There are many people who think that this is too maudlin a topic for discussion. This is a time for buying presents, decorating homes and trees, wrapping gifts, planning family get-togethers. It is most certainly no time to think about someone getting sick or dying. These people are absolutely correct, and that is definitely not what I am advocating by bringing up the subject.
What I am pointing out is a simple fact: this will be the final Christmas for many people, including many who have no idea of it, and who have no reason to believe that would be so at this point. But even if only in the backs of our minds, everyone knows that one day their own final Christmas will come along.
The point of this topic is to again bring home the idea of the true meaning of Christmas. For the vast majority of us, this is not our wedding anniversary, nor is it our birthday. This is the season that we celebrate the gift that God Himself gave to us all in the birth of his Son, Jesus Christ.
The celebration of Christmas is something that we need to make room for in our hearts, no matter what our personal experiences may be at this time. Is someone that you know, perhaps even yourself, very sick and possibly dying? Celebrate Christmas. Has someone that you loved been taken from you this past year, perhaps suddenly? Celebrate Christmas.

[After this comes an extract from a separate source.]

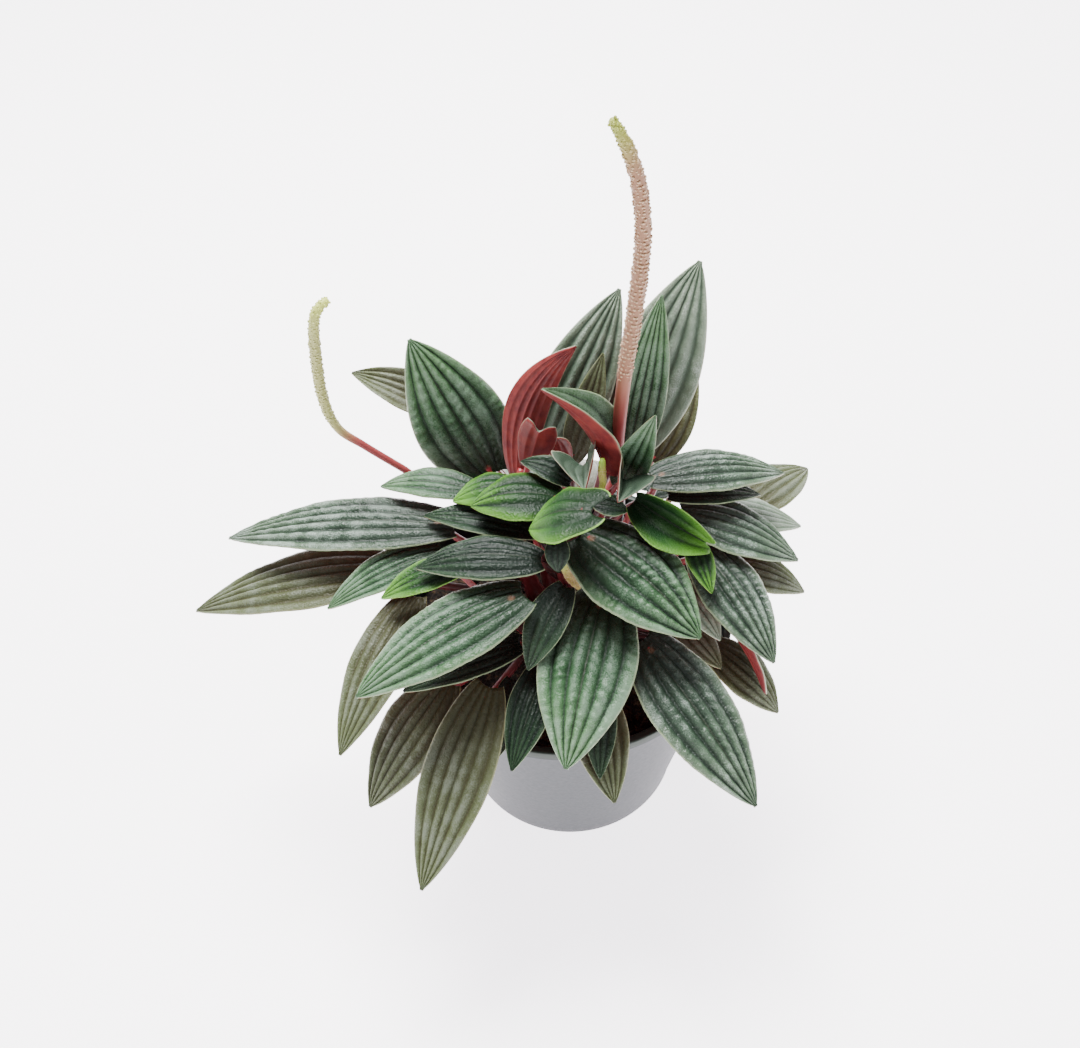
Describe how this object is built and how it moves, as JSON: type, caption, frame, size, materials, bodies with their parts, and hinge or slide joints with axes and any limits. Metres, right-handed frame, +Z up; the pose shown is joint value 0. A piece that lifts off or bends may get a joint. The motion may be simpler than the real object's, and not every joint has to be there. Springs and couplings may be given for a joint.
{
  "type": "potted ripple peperomia",
  "caption": "Ripple peperomia with deeply furrowed dark green leaves on red stalks and slender flower spikes, in a plain tapered round nursery pot.",
  "frame": {"origin": "middle of the pot's flat foot, on the surface that the pot stands on", "axes": "+Z up along the pot's axis, -Y towards the viewer of the picture, +X to the viewer's right"},
  "size_m": [0.226, 0.1789, 0.2777],
  "materials": {
    "pot": "satin",
    "blade": "waxy, deeply rippled",
    "stalk": "smooth",
    "spike": "fine knobs",
    "soil": "crumbly"
  },
  "bodies": {
    "root": {"pot": "pot", "soil": "soil", "stems_and_petioles": "stalk", "spike_tall": "spike", "spike_left": "spike", "spike_bud": "spike", "spike_curled": "spike", "leaf_top_1": "blade", "leaf_top_2": "blade", "leaf_top_3": "blade", "leaf_top_4": "blade", "leaf_top_5": "blade", "leaf_top_6": "blade", "leaf_top_7": "blade", "leaf_front_1": "blade", "leaf_front_2": "blade", "leaf_front_3": "blade", "leaf_front_4": "blade", "leaf_front_5": "blade", "leaf_front_6": "blade", "leaf_front_7": "blade", "leaf_front_8": "blade", "leaf_front_9": "blade", "leaf_front_10": "blade", "leaf_front_11": "blade", "leaf_low_1": "blade", "leaf_low_2": "blade", "leaf_low_3": "blade", "leaf_low_4": "blade", "leaf_low_5": "blade", "leaf_low_6": "blade", "leaf_low_7": "blade", "leaf_left_1": "blade", "leaf_left_2": "blade", "leaf_left_3": "blade", "leaf_left_4": "blade", "leaf_left_5": "blade", "leaf_left_6": "blade", "leaf_left_7": "blade", "leaf_right_1": "blade", "leaf_right_2": "blade", "leaf_right_3": "blade", "leaf_right_4": "blade", "leaf_right_5": "blade", "leaf_right_6": "blade", "leaf_right_7": "blade", "leaf_right_8": "blade", "leaf_right_9": "blade", "leaf_back_1": "blade", "leaf_back_2": "blade", "leaf_back_3": "blade", "leaf_back_4": "blade", "leaf_back_5": "blade", "leaf_back_6": "blade", "leaf_back_7": "blade", "leaf_back_8": "blade", "leaf_back_9": "blade", "leaf_rear_1": "blade", "leaf_rear_2": "blade", "leaf_rear_3": "blade"}
  },
  "joints": []
}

When I say that we should celebrate Christmas despite our circumstances, I am not necessarily saying that you should get out and live it up. I am not saying that you need to drink and dance and make merry. What I am saying is that you fully and deeply in your heart and mind recognize the meaning of Christmas, and find a way to keep the season holy.
Perhaps your loss or illness has caused you to not decorate as you normally would, or not buy gifts as you normally would, or not attend a holiday party as you normally would. Again, no one is saying that you have to operate as if nothing is different this year. But there are alternatives.

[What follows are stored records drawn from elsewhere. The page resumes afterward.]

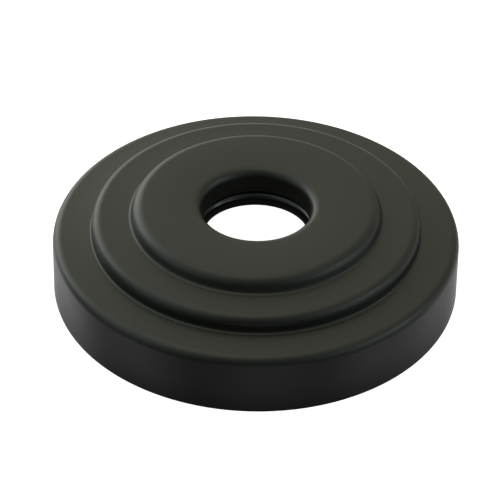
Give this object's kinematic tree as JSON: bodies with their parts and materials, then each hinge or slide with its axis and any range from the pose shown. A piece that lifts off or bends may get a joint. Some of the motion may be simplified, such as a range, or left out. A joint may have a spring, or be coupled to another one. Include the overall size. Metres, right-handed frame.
{
  "type": "escutcheon plate",
  "caption": "Round stepped escutcheon plate, hollow underneath, with a rubber grip ring inside its centre collar to hold it on a pipe.",
  "frame": {"origin": "centre of the plate's base plane, on the bore's axis, where the plate meets the wall", "axes": "+Z along the bore's axis, out of the wall towards the room; X and Y lie in the base plane and are equal"},
  "size_m": [0.08, 0.08, 0.0193],
  "materials": {
    "black_paint": "satin black coating",
    "black_rubber": "smooth moulded rubber"
  },
  "bodies": {
    "root": {"plate": "black_paint", "grip_ring": "black_rubber"}
  },
  "joints": []
}
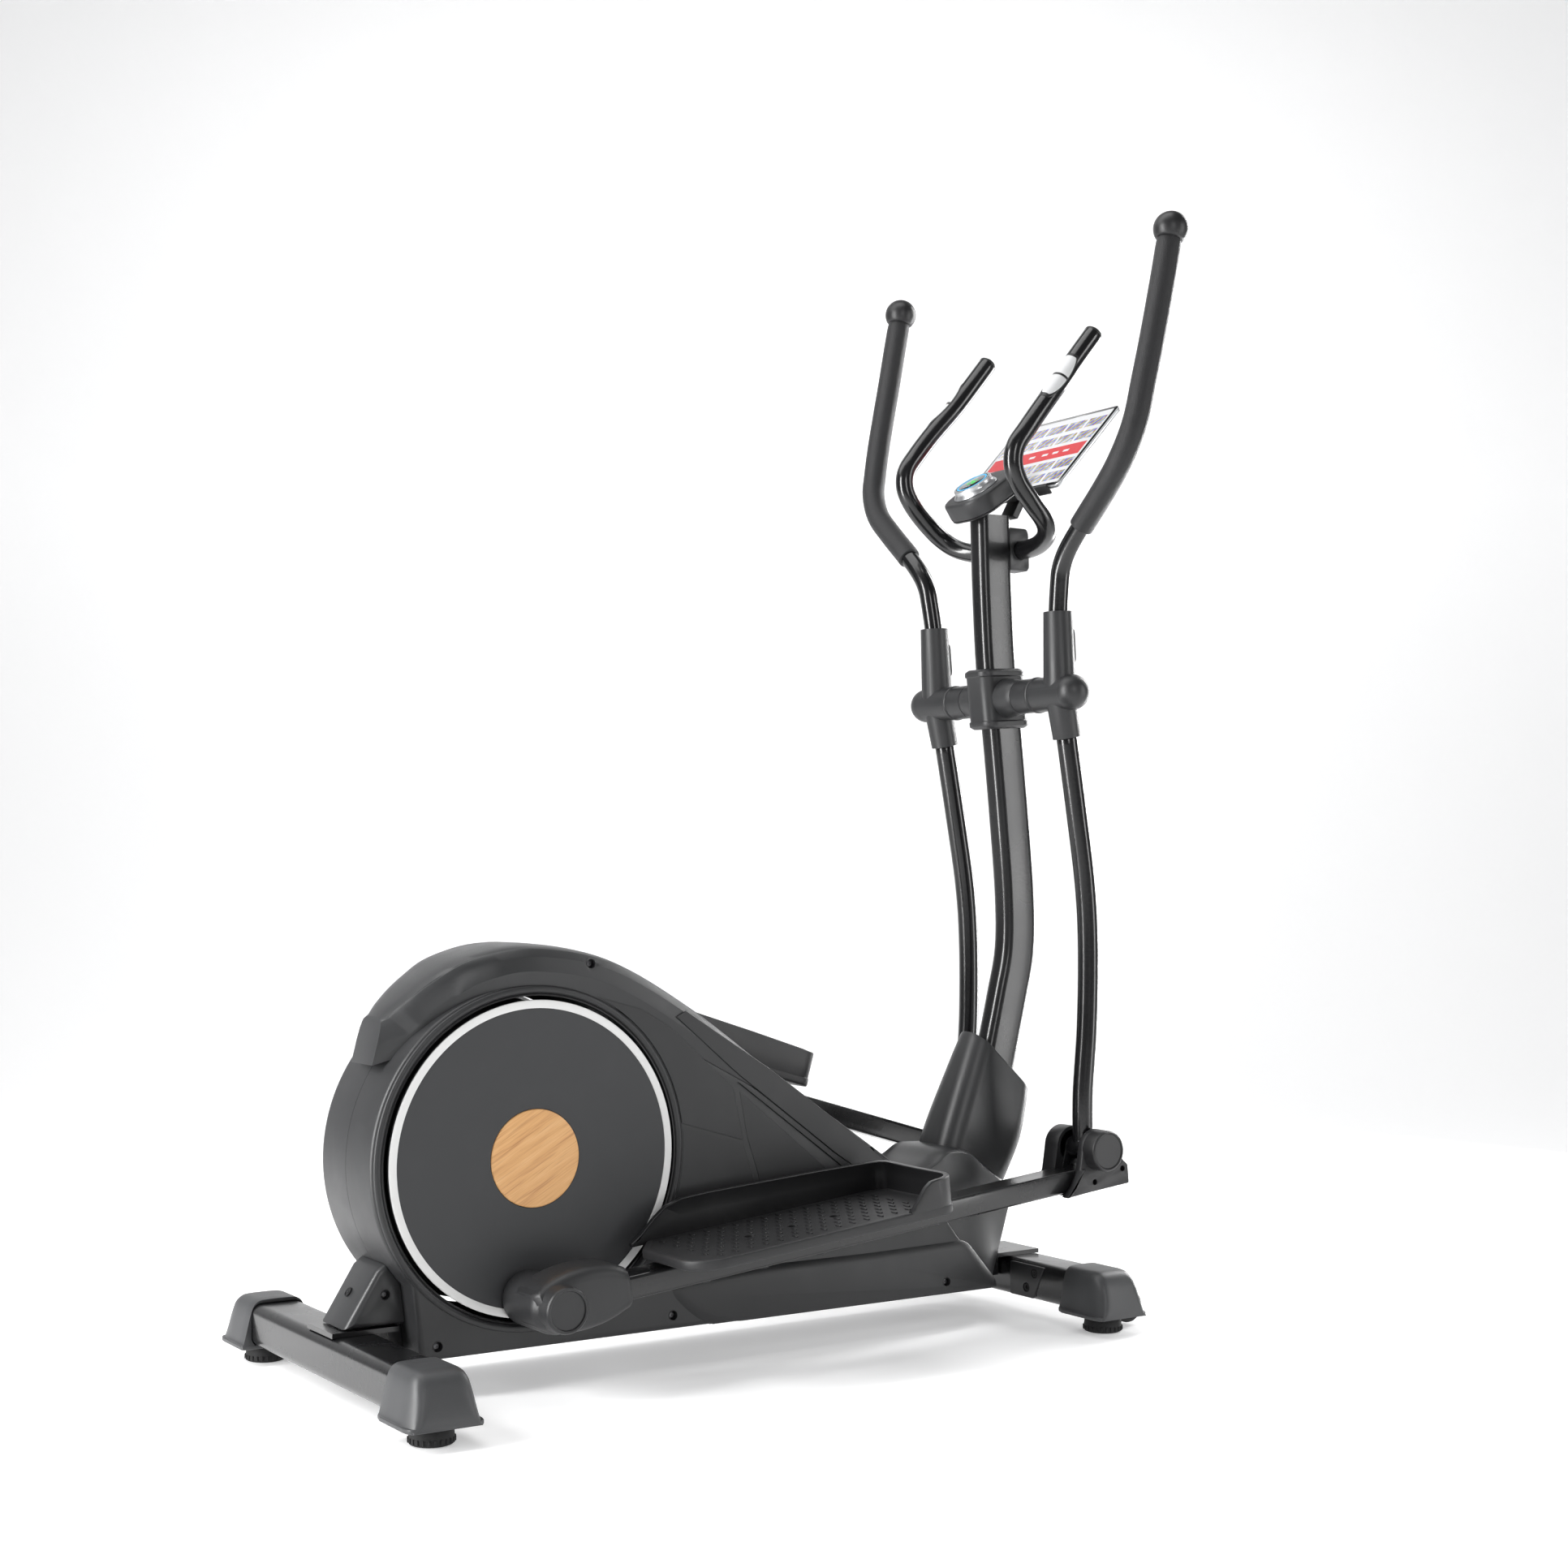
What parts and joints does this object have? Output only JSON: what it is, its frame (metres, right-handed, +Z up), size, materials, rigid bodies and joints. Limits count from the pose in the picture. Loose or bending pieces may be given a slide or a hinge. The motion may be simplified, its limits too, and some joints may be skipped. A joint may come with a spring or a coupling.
{
  "type": "elliptical trainer",
  "caption": "Front-linkage elliptical trainer: swing arms with pedal bars, crank discs, belt-driven flywheel, fixed pulse handlebar and dial console.",
  "frame": {"origin": "middle of the machine's bounding footprint, on the floor", "axes": "+X towards the mast and console, +Y to the user's left, +Z up"},
  "size_m": [1.2196, 0.6652, 1.5675],
  "materials": {
    "charcoal_plastic": "satin moulded",
    "grey_plastic": "satin moulded",
    "black_plastic": "fine texture",
    "black_paint": "gloss powder coat",
    "foam": "closed-cell foam",
    "rubber": "moulded",
    "bamboo": "oiled",
    "bare_steel": "ground",
    "cast_iron": "turned rim",
    "aluminium": "brushed",
    "glass_black": "glossy"
  },
  "bodies": {
    "frame": {"main_frame": "black_paint", "rear_stabilizer": "black_paint", "front_stabilizer": "black_paint", "rear_end_cap_right": "charcoal_plastic", "rear_end_cap_left": "charcoal_plastic", "front_end_cap_right": "charcoal_plastic", "front_end_cap_left": "charcoal_plastic", "right_side_cover": "charcoal_plastic", "left_side_cover": "charcoal_plastic", "top_cover": "grey_plastic", "rear_neck_cover": "grey_plastic", "mast_boot_lower": "grey_plastic", "mast_boot_upper": "grey_plastic", "mast": "black_paint", "mast_collar": "charcoal_plastic", "crossbar_axle": "bare_steel", "fixed_handlebar": "black_paint", "handlebar_clamp": "charcoal_plastic", "right_pulse_sensor": "aluminium", "left_pulse_sensor": "aluminium", "console_housing": "charcoal_plastic", "console_base": "black_plastic", "console_display": "glass_black", "tablet_rest": "black_plastic", "drive_belt": "rubber"},
    "crank": {"crank_axle": "bare_steel", "drive_pulley": "black_plastic", "right_crank_disc": "charcoal_plastic", "left_crank_disc": "charcoal_plastic", "right_hub_cover": "bamboo", "left_hub_cover": "bamboo"},
    "flywheel": {"flywheel": "cast_iron", "flywheel_shaft": "bare_steel"},
    "magnets": {"magnet_bracket": "bare_steel"},
    "dial": {"resistance_dial": "aluminium"},
    "tablet": {"tablet": "glass_black"},
    "right_arm": {"right_arm_hub": "charcoal_plastic", "right_handle_tube": "black_paint", "right_handle_grip": "foam", "right_grip_cap": "black_plastic", "right_swing_tube": "black_paint"},
    "right_pedal": {"right_pedal_bar": "black_paint", "right_crank_boss": "charcoal_plastic", "right_pivot_cover": "black_plastic", "right_foot_tray": "black_plastic"},
    "wheel_right": {"transport_wheel_right": "rubber"},
    "rear_foot_right": {"rear_foot_right": "rubber"},
    "front_foot_right": {"front_foot_right": "rubber"},
    "left_arm": {"left_arm_hub": "charcoal_plastic", "left_handle_tube": "black_paint", "left_handle_grip": "foam", "left_grip_cap": "black_plastic", "left_swing_tube": "black_paint"},
    "left_pedal": {"left_pedal_bar": "black_paint", "left_crank_boss": "charcoal_plastic", "left_pivot_cover": "black_plastic", "left_foot_tray": "black_plastic"},
    "wheel_left": {"transport_wheel_left": "rubber"},
    "rear_foot_left": {"rear_foot_left": "rubber"},
    "front_foot_left": {"front_foot_left": "rubber"}
  },
  "joints": [
    {"name": "crank_spin", "type": "hinge", "parent": "frame", "child": "crank", "pos_m": [-0.34171, 0, 0.2845], "axis": [0, 1, 0], "continuous": true},
    {"name": "flywheel_spin", "type": "hinge", "parent": "frame", "child": "flywheel", "pos_m": [-0.03171, 0, 0.215], "axis": [0, 1, 0], "continuous": true},
    {"name": "dial_turn", "type": "hinge", "parent": "frame", "child": "dial", "pos_m": [0.42679, 0, 1.2074], "axis": [-0.5736, 0, 0.8192], "range_deg": [0, 270]},
    {"name": "magnet_tilt", "type": "hinge", "parent": "frame", "child": "magnets", "pos_m": [0.05234, 0, 0.09931], "axis": [0, -1, 0], "range_deg": [0, 2.2]},
    {"name": "tablet_lift", "type": "slide", "parent": "frame", "child": "tablet", "axis": [0.682, 0, 0.7314], "range_m": [0, 0.2]},
    {"name": "right_swing", "type": "hinge", "parent": "frame", "child": "right_arm", "pos_m": [0.46489, 0, 0.8973], "axis": [0, 1, 0], "range_deg": [-14.2, 12.8]},
    {"name": "left_swing", "type": "hinge", "parent": "frame", "child": "left_arm", "pos_m": [0.46489, 0, 0.8973], "axis": [0, 1, 0], "range_deg": [-12.8, 14.2]},
    {"name": "right_bar_pivot", "type": "hinge", "parent": "right_arm", "child": "right_pedal", "pos_m": [0.50448, 0, 0.246], "axis": [0, 1, 0], "range_deg": [-12.8, 14.2]},
    {"name": "left_bar_pivot", "type": "hinge", "parent": "left_arm", "child": "left_pedal", "pos_m": [0.51946, 0, 0.24709], "axis": [0, 1, 0], "range_deg": [-14.2, 12.8]},
    {"name": "rear_foot_right_turn", "type": "hinge", "parent": "frame", "child": "rear_foot_right", "pos_m": [-0.56231, -0.259, 0], "axis": [0, 0, 1], "continuous": true},
    {"name": "rear_foot_left_turn", "type": "hinge", "parent": "frame", "child": "rear_foot_left", "pos_m": [-0.56231, 0.259, 0], "axis": [0, 0, 1], "continuous": true},
    {"name": "front_foot_right_turn", "type": "hinge", "parent": "frame", "child": "front_foot_right", "pos_m": [0.48029, -0.212, 0], "axis": [0, 0, 1], "continuous": true},
    {"name": "front_foot_left_turn", "type": "hinge", "parent": "frame", "child": "front_foot_left", "pos_m": [0.48029, 0.212, 0], "axis": [0, 0, 1], "continuous": true},
    {"name": "wheel_right_spin", "type": "hinge", "parent": "frame", "child": "wheel_right", "pos_m": [0.53729, -0.195, 0.0265], "axis": [0, 1, 0], "continuous": true},
    {"name": "wheel_left_spin", "type": "hinge", "parent": "frame", "child": "wheel_left", "pos_m": [0.53729, 0.195, 0.0265], "axis": [0, 1, 0], "continuous": true}
  ],
  "couplings": [
    {"joint": "flywheel_spin", "follows": "crank_spin", "ratio": 5.9091},
    {"joint": "magnet_tilt", "follows": "dial_turn", "ratio": 0.008148},
    {"joint": "left_swing", "follows": "right_swing", "ratio": -1},
    {"joint": "right_bar_pivot", "follows": "right_swing", "ratio": -1},
    {"joint": "left_bar_pivot", "follows": "right_swing", "ratio": 1}
  ]
}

Ask a close friend or family member to help you put a few small decorations and lights around your home. They will be more than happy to help you. Go online and buy a few special people a small holiday flower arrangement. Go to church instead of going to a party. Pray to God for direction and healing during a time that has you reflecting more on past happiness than on the present.
Mostly, draw on those many happy memories that we all have of Christmas past. Times shared with parents and spouses, children and grandchildren, friends and lovers. Enjoy some quiet time listening to holiday music, watching Christmas specials on television, and simply opening our hearts in quiet time to God, thanking him for his own special gift to us.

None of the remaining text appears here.